**Directions**
State only the count of lines in the listing below that hold "this".

**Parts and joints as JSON**
## Start

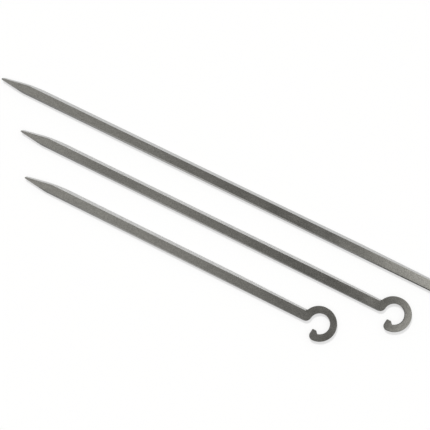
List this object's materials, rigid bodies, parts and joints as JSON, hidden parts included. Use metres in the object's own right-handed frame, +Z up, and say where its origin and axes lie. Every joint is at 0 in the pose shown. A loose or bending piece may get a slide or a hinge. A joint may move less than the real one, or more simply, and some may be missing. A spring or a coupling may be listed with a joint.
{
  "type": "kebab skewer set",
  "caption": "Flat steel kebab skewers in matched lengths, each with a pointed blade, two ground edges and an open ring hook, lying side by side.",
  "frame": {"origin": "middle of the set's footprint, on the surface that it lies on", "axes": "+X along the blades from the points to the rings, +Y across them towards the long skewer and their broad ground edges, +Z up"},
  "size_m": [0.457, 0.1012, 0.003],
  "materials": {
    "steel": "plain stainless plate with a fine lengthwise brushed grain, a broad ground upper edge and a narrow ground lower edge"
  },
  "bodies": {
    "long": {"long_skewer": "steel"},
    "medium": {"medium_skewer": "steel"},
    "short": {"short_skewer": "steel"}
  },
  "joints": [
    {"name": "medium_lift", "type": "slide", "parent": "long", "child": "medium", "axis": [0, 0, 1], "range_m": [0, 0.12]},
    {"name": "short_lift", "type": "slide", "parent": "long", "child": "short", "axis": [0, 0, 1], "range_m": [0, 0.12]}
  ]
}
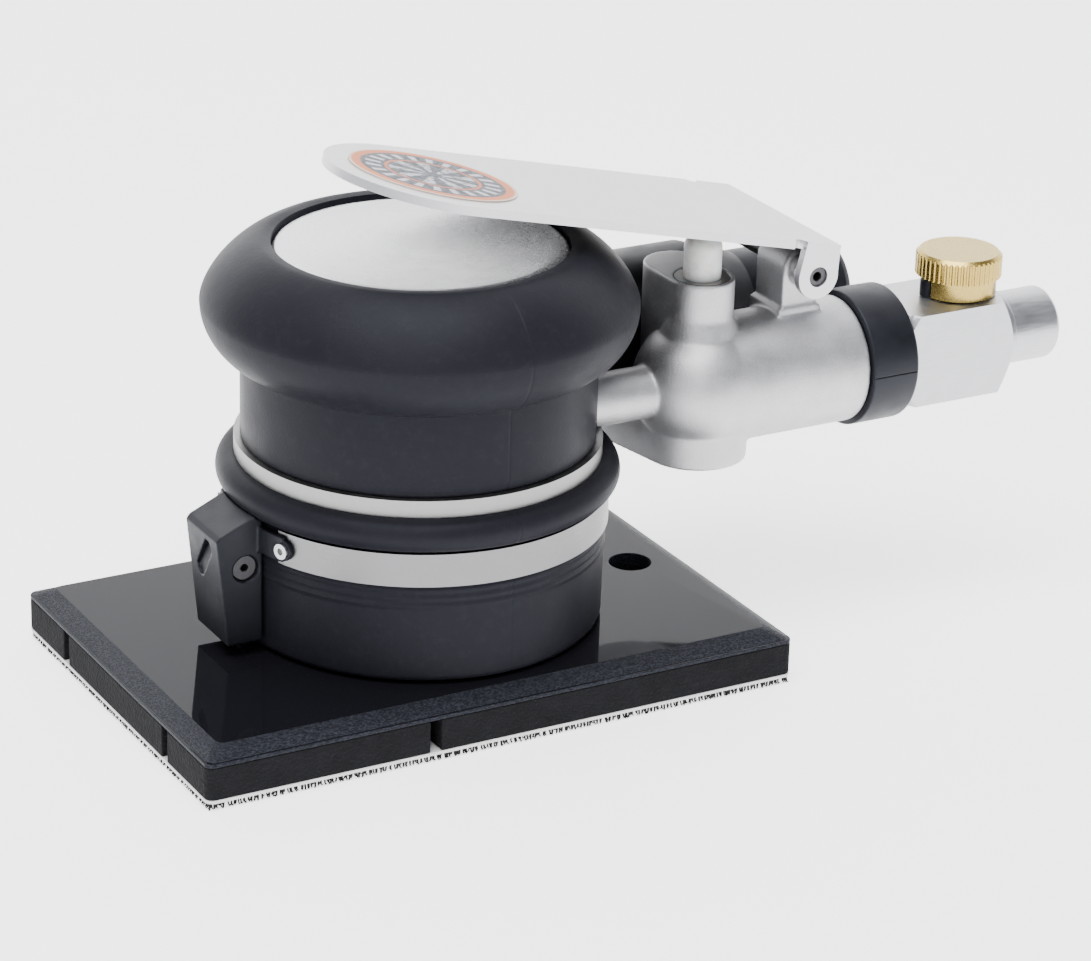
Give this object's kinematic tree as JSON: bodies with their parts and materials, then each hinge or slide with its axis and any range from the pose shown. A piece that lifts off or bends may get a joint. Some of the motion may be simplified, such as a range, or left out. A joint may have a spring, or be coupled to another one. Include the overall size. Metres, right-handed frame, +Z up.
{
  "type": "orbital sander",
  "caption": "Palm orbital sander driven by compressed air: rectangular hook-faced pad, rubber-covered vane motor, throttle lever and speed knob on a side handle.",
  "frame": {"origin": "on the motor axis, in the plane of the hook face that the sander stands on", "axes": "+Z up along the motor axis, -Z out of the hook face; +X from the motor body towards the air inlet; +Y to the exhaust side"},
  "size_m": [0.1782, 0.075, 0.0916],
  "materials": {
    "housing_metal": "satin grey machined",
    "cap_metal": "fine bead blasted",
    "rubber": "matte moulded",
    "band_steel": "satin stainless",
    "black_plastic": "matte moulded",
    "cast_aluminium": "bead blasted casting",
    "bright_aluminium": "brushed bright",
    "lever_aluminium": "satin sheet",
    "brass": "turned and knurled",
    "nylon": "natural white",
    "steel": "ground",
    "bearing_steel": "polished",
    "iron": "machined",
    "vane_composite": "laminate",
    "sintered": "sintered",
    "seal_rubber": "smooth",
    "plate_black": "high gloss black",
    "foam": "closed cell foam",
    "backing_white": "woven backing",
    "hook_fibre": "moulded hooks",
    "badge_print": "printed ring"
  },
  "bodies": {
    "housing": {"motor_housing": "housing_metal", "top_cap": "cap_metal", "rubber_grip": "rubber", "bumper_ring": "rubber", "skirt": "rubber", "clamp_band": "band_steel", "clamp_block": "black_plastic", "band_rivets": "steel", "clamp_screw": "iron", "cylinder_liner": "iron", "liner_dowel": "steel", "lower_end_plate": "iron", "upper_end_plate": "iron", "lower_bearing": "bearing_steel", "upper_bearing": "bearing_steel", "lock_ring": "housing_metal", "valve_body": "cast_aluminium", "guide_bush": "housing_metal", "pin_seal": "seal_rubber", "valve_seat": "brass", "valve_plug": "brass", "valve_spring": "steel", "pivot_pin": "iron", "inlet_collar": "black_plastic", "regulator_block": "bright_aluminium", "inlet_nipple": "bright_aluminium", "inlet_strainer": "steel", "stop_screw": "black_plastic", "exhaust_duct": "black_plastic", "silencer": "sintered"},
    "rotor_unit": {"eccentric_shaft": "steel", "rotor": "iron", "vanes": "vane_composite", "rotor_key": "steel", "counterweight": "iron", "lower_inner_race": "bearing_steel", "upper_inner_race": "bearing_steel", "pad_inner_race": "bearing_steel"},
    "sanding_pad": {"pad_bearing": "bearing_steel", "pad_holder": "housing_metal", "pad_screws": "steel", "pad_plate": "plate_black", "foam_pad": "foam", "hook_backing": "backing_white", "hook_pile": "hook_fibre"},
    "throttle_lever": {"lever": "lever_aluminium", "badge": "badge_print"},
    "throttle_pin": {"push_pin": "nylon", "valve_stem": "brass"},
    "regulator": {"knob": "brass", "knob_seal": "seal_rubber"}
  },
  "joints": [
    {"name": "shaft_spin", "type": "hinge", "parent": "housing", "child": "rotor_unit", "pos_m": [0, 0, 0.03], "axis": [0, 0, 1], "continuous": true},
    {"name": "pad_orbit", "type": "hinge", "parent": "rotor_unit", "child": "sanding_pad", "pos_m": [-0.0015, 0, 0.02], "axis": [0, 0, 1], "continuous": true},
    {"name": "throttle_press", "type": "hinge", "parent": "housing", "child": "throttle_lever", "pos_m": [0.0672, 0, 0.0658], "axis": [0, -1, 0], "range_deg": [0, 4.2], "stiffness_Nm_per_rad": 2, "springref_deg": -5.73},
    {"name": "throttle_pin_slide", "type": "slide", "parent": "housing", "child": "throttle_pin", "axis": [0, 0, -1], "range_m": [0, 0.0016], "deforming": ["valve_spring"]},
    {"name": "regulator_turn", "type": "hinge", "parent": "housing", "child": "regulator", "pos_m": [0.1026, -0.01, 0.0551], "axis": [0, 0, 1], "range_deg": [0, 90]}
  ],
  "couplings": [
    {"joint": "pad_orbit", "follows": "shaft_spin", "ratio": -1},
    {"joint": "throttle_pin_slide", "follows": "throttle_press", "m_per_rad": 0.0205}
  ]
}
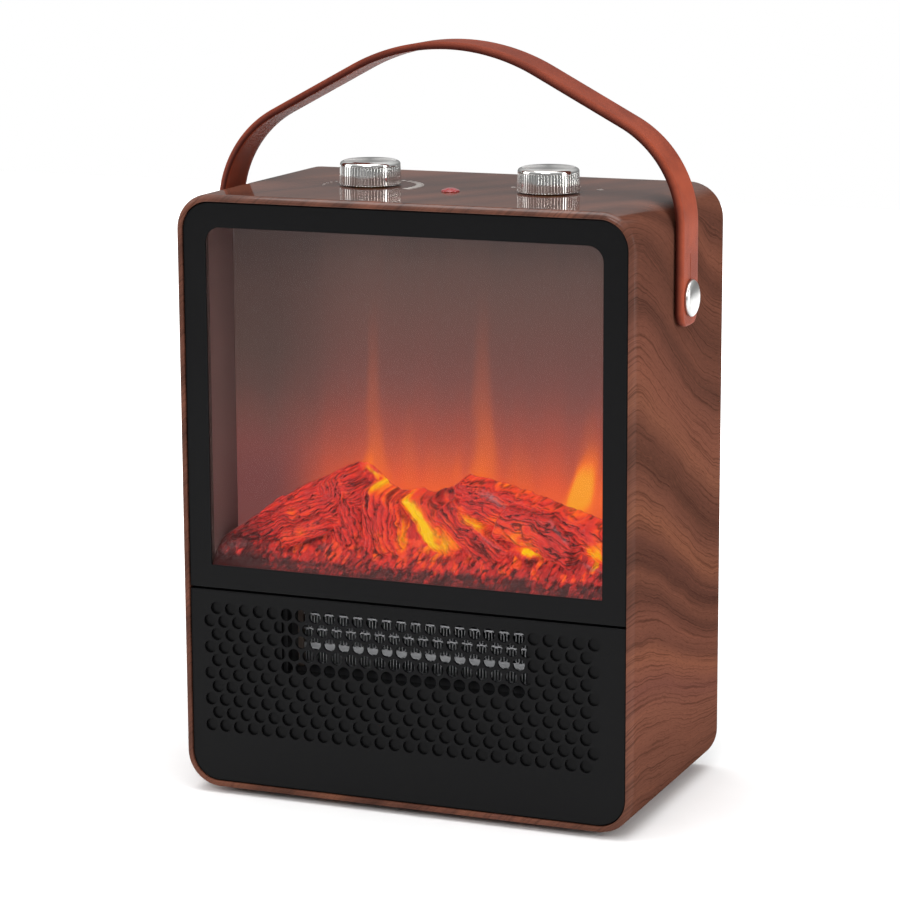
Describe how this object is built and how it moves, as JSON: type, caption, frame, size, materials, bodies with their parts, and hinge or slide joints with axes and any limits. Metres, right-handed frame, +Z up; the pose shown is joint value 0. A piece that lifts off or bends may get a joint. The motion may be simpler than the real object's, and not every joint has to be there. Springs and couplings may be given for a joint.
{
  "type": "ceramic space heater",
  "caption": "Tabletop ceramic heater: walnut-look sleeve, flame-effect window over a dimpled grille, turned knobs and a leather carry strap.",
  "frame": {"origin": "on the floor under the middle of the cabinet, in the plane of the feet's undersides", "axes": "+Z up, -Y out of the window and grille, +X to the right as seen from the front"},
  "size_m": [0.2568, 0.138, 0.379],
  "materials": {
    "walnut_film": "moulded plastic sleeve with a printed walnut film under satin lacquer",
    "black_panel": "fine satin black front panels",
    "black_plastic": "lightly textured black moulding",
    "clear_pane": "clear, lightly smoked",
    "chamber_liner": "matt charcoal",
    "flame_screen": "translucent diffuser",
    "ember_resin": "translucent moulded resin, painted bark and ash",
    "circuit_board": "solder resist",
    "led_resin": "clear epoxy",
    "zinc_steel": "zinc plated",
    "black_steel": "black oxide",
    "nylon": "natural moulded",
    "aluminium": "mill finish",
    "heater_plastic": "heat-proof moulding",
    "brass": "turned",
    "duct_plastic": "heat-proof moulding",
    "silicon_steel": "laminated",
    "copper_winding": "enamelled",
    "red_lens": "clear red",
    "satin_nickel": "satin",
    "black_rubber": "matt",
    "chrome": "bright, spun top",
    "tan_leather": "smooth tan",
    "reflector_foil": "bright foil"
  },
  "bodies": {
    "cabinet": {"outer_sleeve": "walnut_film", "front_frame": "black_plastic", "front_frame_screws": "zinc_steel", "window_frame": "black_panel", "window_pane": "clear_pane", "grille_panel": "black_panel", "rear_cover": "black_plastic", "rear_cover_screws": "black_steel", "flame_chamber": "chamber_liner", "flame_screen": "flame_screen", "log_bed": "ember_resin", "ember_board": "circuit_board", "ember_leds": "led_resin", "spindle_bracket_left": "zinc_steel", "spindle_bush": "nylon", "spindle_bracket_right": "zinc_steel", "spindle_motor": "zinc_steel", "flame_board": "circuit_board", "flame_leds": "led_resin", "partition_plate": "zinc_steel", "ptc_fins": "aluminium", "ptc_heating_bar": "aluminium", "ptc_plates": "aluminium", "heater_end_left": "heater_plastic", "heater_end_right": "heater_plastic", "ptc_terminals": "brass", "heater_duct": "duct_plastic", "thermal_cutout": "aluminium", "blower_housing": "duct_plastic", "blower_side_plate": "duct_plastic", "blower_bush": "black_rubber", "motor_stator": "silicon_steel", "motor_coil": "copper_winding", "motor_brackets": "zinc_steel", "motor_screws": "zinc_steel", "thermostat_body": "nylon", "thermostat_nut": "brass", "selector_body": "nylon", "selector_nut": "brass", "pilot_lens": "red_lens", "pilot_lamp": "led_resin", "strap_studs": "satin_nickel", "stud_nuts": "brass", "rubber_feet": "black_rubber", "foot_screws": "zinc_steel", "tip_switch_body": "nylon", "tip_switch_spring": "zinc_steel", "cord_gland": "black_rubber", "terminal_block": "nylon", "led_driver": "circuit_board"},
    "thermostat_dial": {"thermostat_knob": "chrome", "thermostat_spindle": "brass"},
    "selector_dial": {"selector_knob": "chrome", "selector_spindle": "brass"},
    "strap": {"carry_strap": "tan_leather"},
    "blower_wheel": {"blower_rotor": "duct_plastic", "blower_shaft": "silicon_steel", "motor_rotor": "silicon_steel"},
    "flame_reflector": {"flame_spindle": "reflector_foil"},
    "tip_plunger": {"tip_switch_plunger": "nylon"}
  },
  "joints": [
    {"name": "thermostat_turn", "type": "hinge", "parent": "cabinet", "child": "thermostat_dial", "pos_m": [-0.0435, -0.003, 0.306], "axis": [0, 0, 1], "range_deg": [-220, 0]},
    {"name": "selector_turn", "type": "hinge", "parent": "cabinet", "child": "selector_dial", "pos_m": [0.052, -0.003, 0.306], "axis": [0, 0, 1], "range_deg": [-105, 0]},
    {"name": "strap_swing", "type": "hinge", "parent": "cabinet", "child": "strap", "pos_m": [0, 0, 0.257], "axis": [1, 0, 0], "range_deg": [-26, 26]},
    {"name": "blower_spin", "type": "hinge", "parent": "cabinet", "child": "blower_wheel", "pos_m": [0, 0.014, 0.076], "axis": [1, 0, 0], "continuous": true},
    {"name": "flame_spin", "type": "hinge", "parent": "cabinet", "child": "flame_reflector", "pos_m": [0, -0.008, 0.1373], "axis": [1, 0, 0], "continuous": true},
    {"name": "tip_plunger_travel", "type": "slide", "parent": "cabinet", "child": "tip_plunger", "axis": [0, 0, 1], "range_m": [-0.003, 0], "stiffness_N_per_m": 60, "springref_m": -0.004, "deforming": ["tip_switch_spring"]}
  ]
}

## End

**Full response**
3